Directors: Jared Hess, Jerusha Hess
Our central character, Coy, was our first priority; his design would be the glue between all the different visual styles. Jerusha had a very specific character in mind and found reference photography for Daniel Bruson, who gave us a ton of sketches and, finally, this first finished concept. All of our other five animation teams used Daniel’s final design to craft their own takes on him.
Once Upon a Studio
Directors: Dan Abraham, Trent Correy
The inspiration for Once Upon a Studio was films like Mary Poppins, Bedknobs and Broomsticks, and Who Framed Roger Rabbit. Having the animated characters living within the halls of our studio felt like a fun, magical way to celebrate the centennial, the artists, and the art of animation itself.

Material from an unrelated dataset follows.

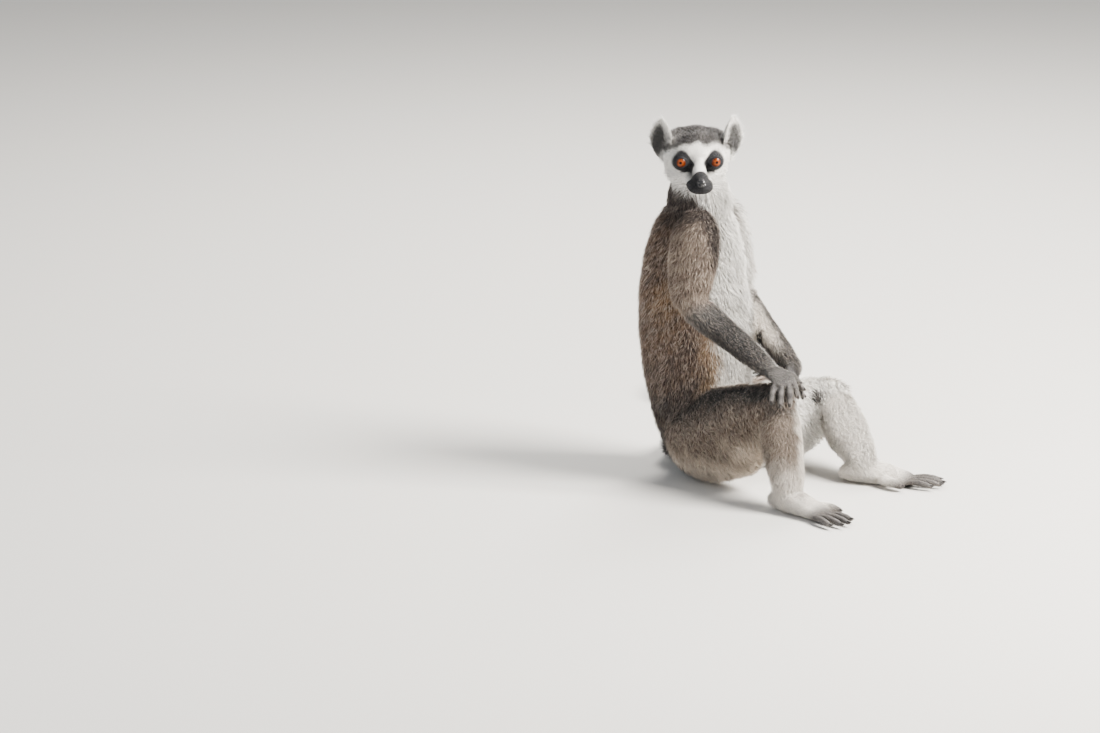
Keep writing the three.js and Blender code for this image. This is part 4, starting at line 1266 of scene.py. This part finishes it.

Director: Yegane Moghaddam
The main visual inspiration for my early concepts came from the real-life photographs I took from some young schoolerchildren. When they were standing next to each other, I couldn’t help but notice how they all blended into a big mass of monochrome colors. So, I tried to represent the characters with some blocks of paint without giving them much detail.
Director: Stéphanie Clément
I created this first concept for the film instinctively, starting with watercolor chalk and colored pencil sketches. I was looking for a dream-like image that was both melancholy and soothing. We can see the influence of the Impressionist movement and its aftermath, the sinuous lines of Van Gogh, the palette of Monet’s Nympheas [water lilies].
Director: Bret Parker
This is an early exploration done by Tia Kratter, translating our characters into ink and watercolor. My inspiration for the look of the film drew from Winnie the Pooh illustrations by E.H. Shepard, as well as the later watercolor prints of Calvin and Hobbes by Bill Watterson.
Director: Flóra Anna Buda
This is Alice on the bike right before she falls. During the drawing process, I was thinking if I didn’t include the full body of the character in the composition, it would create the sort of cinematographic experience when the viewer would be invited into the scene, being surrounded by the tilted horizon of the city. I wanted this steady image to tell a story that was dynamic, that almost moved on its own. I felt true catharsis while drawing, and it inspired the whole story of 27.
War is Over! Inspired by the Music of John & Yoko
Director: Dave Mullins
We landed the look of the film with a combination of Max Narciso’s character designs and Zac Retz’s color styling. I wanted Max’s caricature and composition to be inspired by Norman Rockwell’s WWII paintings while having Zac look closely at J.C. Leyendecker’s color palettes as a springboard for our production design. We thought a lot about John and Yoko’s song and its message and wanted to depict that in everything from casting to costume. This isn’t a film about a single war; this film is about every war, and the designs had to reflect a war that looked familiar but wasn’t a specific conflict.
Directors: Karni Arieli, Saul Freed
In Wild Summon, the original concept of portraying the salmon as humans came as a eureka moment. Creating a fish in a human form reminds us that we humans are one with nature, but it raises complex design questions: Would they be naked? Would they have scales? Are they red? Breathe through gills? A strong inspiration was the fantastic female pearl divers of South Korea and Japan and free divers. The wetsuit, goggles, and flippers gave us the post-modern, complex look we were after, nearly like a female superhero. It aligns nicely with our style of “casual fantasy.”